We can default back to the failed logic of containment, which, as we have seen, always ends in escalation, loss, more trauma, and tragedy for both our peoples.

Or we can choose something radically different.

A new doctrine. One that complements security doctrines with diplomacy. One that replaces crisis management with long-term strategy. One that replaces passivity with leadership.

A future where Israelis are anchored regionally, Palestinians are free from occupation. And our children inherit security, not trauma.

I say this as a Palestinian. One who carries the weight of loss, of occupation, and war. But also the hope that this moment can be different.

I speak to propose a path forward. One that secures Israel’s long-term security, affirms Palestinian dignity and self-determination, and anchors our region in a new logic: shared interest, shared security, and a shared future.

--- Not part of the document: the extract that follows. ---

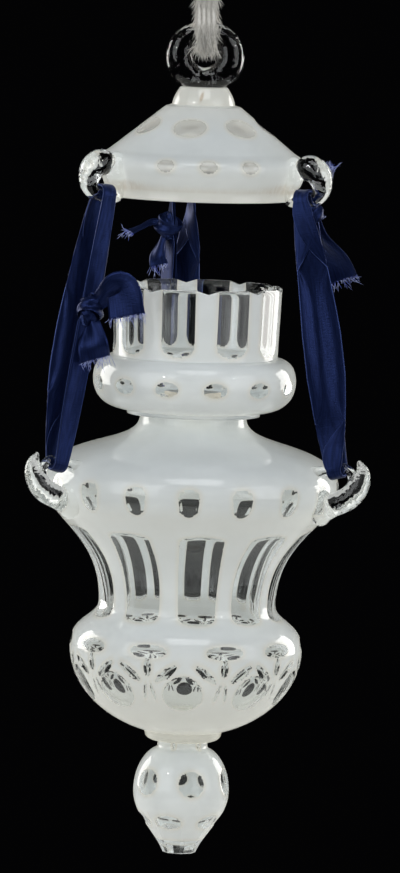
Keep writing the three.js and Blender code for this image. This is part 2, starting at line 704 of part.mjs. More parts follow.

Hiba Qasas is the founding executive director of the Principles for Peace Foundation, a think-and-do tank based in Geneva that tracks the quality and trajectory of peace and security engagements across 56 countries. A Palestinian from Nablus, she has spent two decades working in and on some of the world’s most complex conflict zones in various leadership positions in the United Nations. She co-convenes discreet Track II dialogue platforms and leads the Uniting for a Shared Future coalition, bringing together over 450 Israeli and Palestinian leaders to advance a pragmatic, regionally supported political and security framework.